A Burger with Topping
Welcome to Gourmet magazine, an independently owned digital food magazine that’s not affiliated with the Gourmet magazines of yore. Our Tuesday editions are where we feature great writing about food. Thursday is for recipes.
IN THIS ISSUE: Celebrating matrimony BYOB-style, celebrating 4/20 a day late (appropriate), celebrating ramp season with Shanghai-style noodles, and celebrating issue XXX with Bareburger after dark.
Appetizers
Eats Shoots and Leaves
Last week I emerged from my favorite ramp patch in the woods with a heaving sack of that stanky green good-good and, blessedly, not a single tick bite. (Before anyone comes for me: yes, I only harvested the leaves. I never feel like digging around in the dirt for the bulbs, anyway.) Most of this haul was destined for various preservation projects—blended into butter, fermented like sauerkraut—with a few generous handfuls set aside for more immediate gratification.
I decided to try out a recipe for cong you ban mian—Shanghai-style scallion oil noodles—from The Woks of Life, substituting a fine chiffonade of ramps for the julienned scallions. It worked a treat. At first I was worried that the thinly sliced greens wouldn’t crisp up in the hot oil properly, but when the bubbling had subsided and I poured the mixture through a strainer, I was rewarded with a crunchy, dark emerald tangle that called to mind kizami nori. I briefly simmered the pungent infused oil with dark and light soy sauce and sugar to create a sauce for the noodles and crowned each of our bowls with great tufts of delicate frizzled ramps. Spring has sprung! —A.B.S.
Wedding Wine
Killing time before a wedding this past weekend, fellow guest Ryan Kailath pitched me on a novel idea: should we bring a few bottles of our own wine? I was taken aback, but he’d apparently done it before. Even when the bride and groom have excellent taste, the reality of serving a hundred-plus at a wedding venue inevitably means a limited selection.
We found a local wine shop and landed on three bottles, chilled in the hotel minifridge and still cold in their tote after the ceremony and cocktail hour had passed. The strangers at Table Twelve, first scandalized when the contraband made its debut, soon got into the spirit of our secret wine club: nothing breaks the ice like becoming co-conspirators in a social misdemeanor. —S.D.
About Yesterday
A day late, but it's high time that we acknowledge it: the official position of Gourmet magazine is that cooking with weed is silly. The more elevated, the more annoying. Carveouts exist—making boxed brownies goosed with homemade ganja butter for your coop-mates is great, and this coop may someday partake. But let’s stop trying to make cannabis “cuisine.” The world does not want or need reefer-infused bonbons/cacio e pepe/asparagus foam. Of this particular variety of cheeba chicanery we say: ILLEGALIZE IT! —A.B.S.


A Burger with Topping
The burger bistro concept is stagnating—why not go gay?

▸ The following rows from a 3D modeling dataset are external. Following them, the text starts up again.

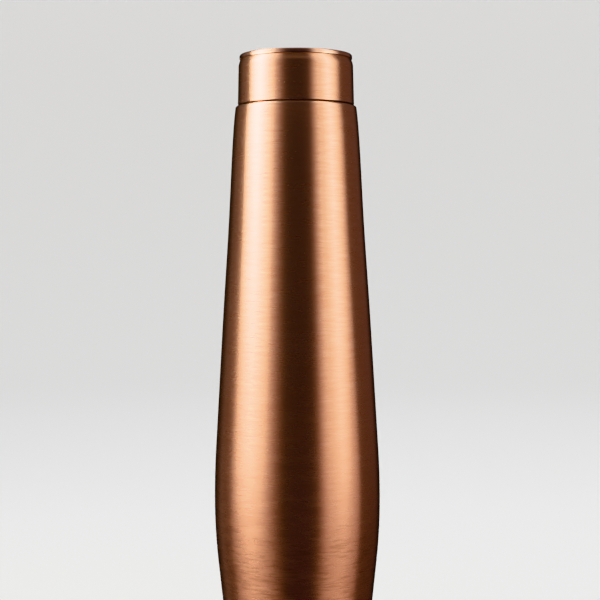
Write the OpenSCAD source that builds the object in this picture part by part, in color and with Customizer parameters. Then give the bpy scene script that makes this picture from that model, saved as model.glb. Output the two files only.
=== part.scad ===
// Screw-cap copper water bottle.
//
// A spun copper shell holds the water. A base pan is seamed into its foot, a neck sleeve with a rolled
// thread is brazed through its shoulder, and a double-walled cap screws down onto a silicone ring.
// The bottle stands on its foot ring at z = 0 with its axis on Z. All sizes are in millimetres.

/* [Bottle] */
// Height from the foot to the rim of the closed cap
bottle_h = 283.3; // [270:0.1:300]
// Diameter at the widest place, the belly
belly_d = 76; // [72:0.5:80]
// Height of the belly above the foot
belly_z = 80; // [70:1:90]
// Diameter across the foot ring
foot_d = 61.8; // [60:0.2:66]
// Diameter that the upper taper would reach at the shoulder
shoulder_d = 56.4; // [56:0.1:60]
// Radius of the side's curve above the belly
upper_curve_r = 400; // [350:10:600]
// Radius of the side's curve below the belly
lower_curve_r = 270; // [250:5:330]

/* [Sheet] */
// Thickness of the copper sheet
sheet = 0.6; // [0.5:0.05:0.7]
// Thickness of the cap's top disc
disc_sheet = 0.5; // [0.4:0.05:0.5]

/* [Cap] */
// Height of the cap
cap_h = 23; // [22.6:0.1:26]
// Diameter at the cap's lower edge
cap_d = 53.2; // [53:0.1:53.8]
// How much narrower the cap's wall is at its upper end
cap_draft = 0.8; // [0:0.1:0.8]
// Diameter over the seamed rim on top of the cap
rim_d = 51.5; // [51.2:0.1:51.8]
// Gap between the cap's lower edge and the shoulder when the cap is closed
cap_gap = 0.5; // [0.3:0.1:0.8]

/* [Thread] */
// Lift of the cap in one turn
pitch = 5; // [4.8:0.1:5.4]
// Turns of thread on the neck and in the cap
thread_turns = 2; // [1.5:0.25:2]
// Height of the rolled thread
thread_h = 1.4; // [1:0.1:1.5]

/* [Seal] */
// Thickness of the silicone ring
seal_t = 2; // [1.5:0.1:2.2]

/* [Hidden] */
$fn = 96;

copper = [0.80, 0.46, 0.30];
braze_metal = [0.84, 0.74, 0.52];
solder_metal = [0.78, 0.78, 0.76];
silicone = [0.90, 0.89, 0.86];

fit_gap = 0.05;      // between pieces that are seamed or brazed together

// Heights
cap_z = bottle_h - cap_h;               // the cap's lower edge
ledge_z = cap_z - cap_gap;              // top of the shoulder's flat ledge
cup_z = cap_z + sheet + fit_gap;        // underside of the thread cup's flange
rim_w = 2 * disc_sheet + sheet + 2 * fit_gap;  // width of the cap's rolled rim
rim_depth = 2.1;                        // from the cap's rim down to its top disc
cup_top_z = bottle_h - rim_depth - 2.4; // underside of the thread cup's closed end
seal_z = cup_top_z - fit_gap - seal_t;  // underside of the silicone ring
lip_z = seal_z - fit_gap;               // top of the neck's rolled lip

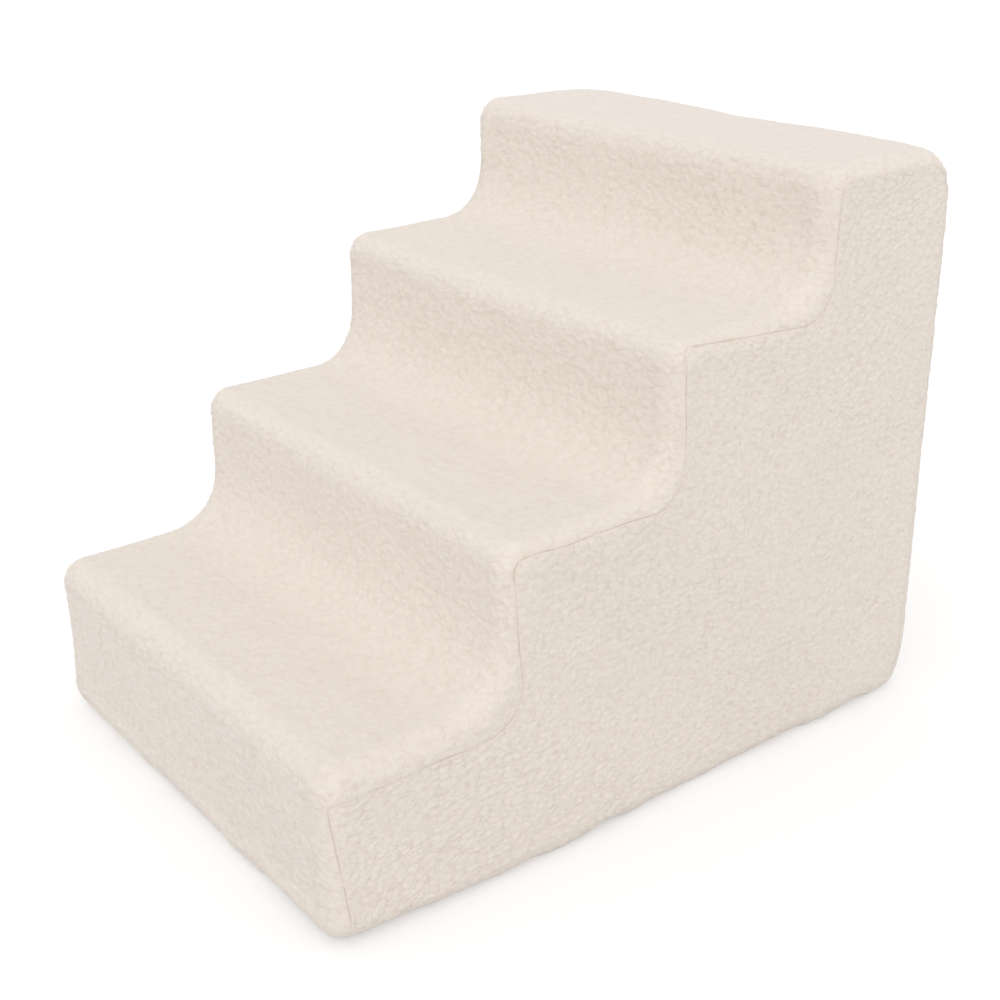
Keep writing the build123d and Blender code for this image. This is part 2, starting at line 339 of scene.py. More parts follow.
def clumps(where, size, seed):
    """Rounded clumps that meet in creases: one less the squared distance to the nearest of the
    random points, one to a cell, and how much further off the second nearest is."""
    lattice = where / size
    cell = np.floor(lattice).astype(np.int64)
    nearest = np.full(where.shape[:-1], 9.0)
    second = nearest.copy()
    for shift in np.ndindex(3, 3, 3):
        other = cell + np.array(shift) - 1
        number = scramble(other, seed)
        heart = np.stack([(number >> bits) & 1023 for bits in (0, 10, 20)], -1) / 1023
        gap = np.sum((other + heart - lattice) ** 2, -1)
        second = np.minimum(second, np.maximum(gap, nearest))
        nearest = np.minimum(nearest, gap)
    return 1 - np.clip(nearest, 0, 1), np.sqrt(second) - np.sqrt(nearest)


def pile(where, facing):
    """Height of the pile above the panel in metres, how far up the curls a point lies, from 0 in a
    crease to 1 on top, and how high the pile stands: lower where it is stepped on. A curl is a
    share of its dome plus a share of 1 - exp(-distance from its edge)."""
    warp = np.stack([soft_noise(where, WARP_SIZE, 11 + axis) for axis in range(3)], -1)
    bent = where + WARP_REACH * warp
    dome, edge = clumps(bent / CURL_STRETCH, CURL_SIZE, 21)
    tuft, _ = clumps(where + 0.5 * WARP_REACH * warp[..., ::-1], TUFT_SIZE, 31)
    top = CREST_SHARE * dome + EDGE_SHARE * (1 - np.exp(-edge / EDGE_FALL))
    stand = facing**2 @ np.array([SIDE_SHARE, RISER_SHARE, TREAD_SHARE])
    uneven = 1 + UNEVEN_SHARE * soft_noise(where, UNEVEN_SIZE, 41)
    relief_height = CURL_HEIGHT * (top - CURL_LEVEL) + TUFT_HEIGHT * (tuft - TUFT_LEVEL)
    # The second value is the mask for the painted shade in the creases and the painted light on the
    # curl tops.
    return stand * uneven * relief_height, np.clip(0.7 * top + 0.3 * tuft, 0, 1), stand


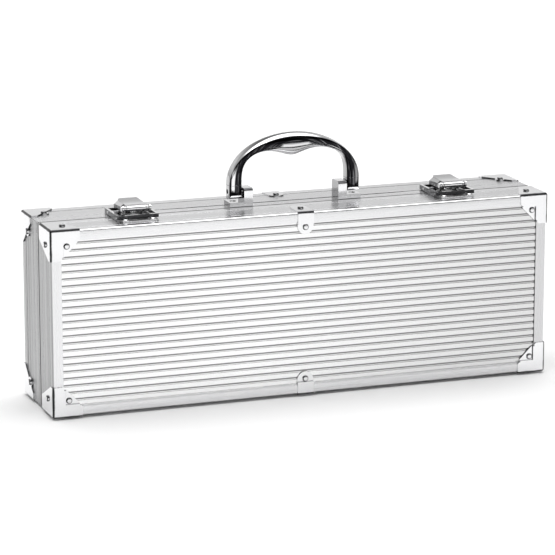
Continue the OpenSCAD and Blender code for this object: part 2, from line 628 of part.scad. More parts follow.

It takes a village to transform the Bareburger on 46th Street in Hell’s Kitchen into a gay nightclub. A mustachioed D.J. wearing a Janet Jackson tee is in the back setting up his station. Two men in leather harnesses are flitting around, every so often doing a little twirl or twerk to the Katy Perry or Lady Gaga remixes coming out of the speakers. Servers are whisking away tables to make more standing room. Others are putting posters on the wall of men wearing PUMP! underwear. The smell of oil and beef permeates the space, since it is still a burger restaurant.
The seventeen-year-old chain generally isn’t known for debauchery, but this location is trying something different.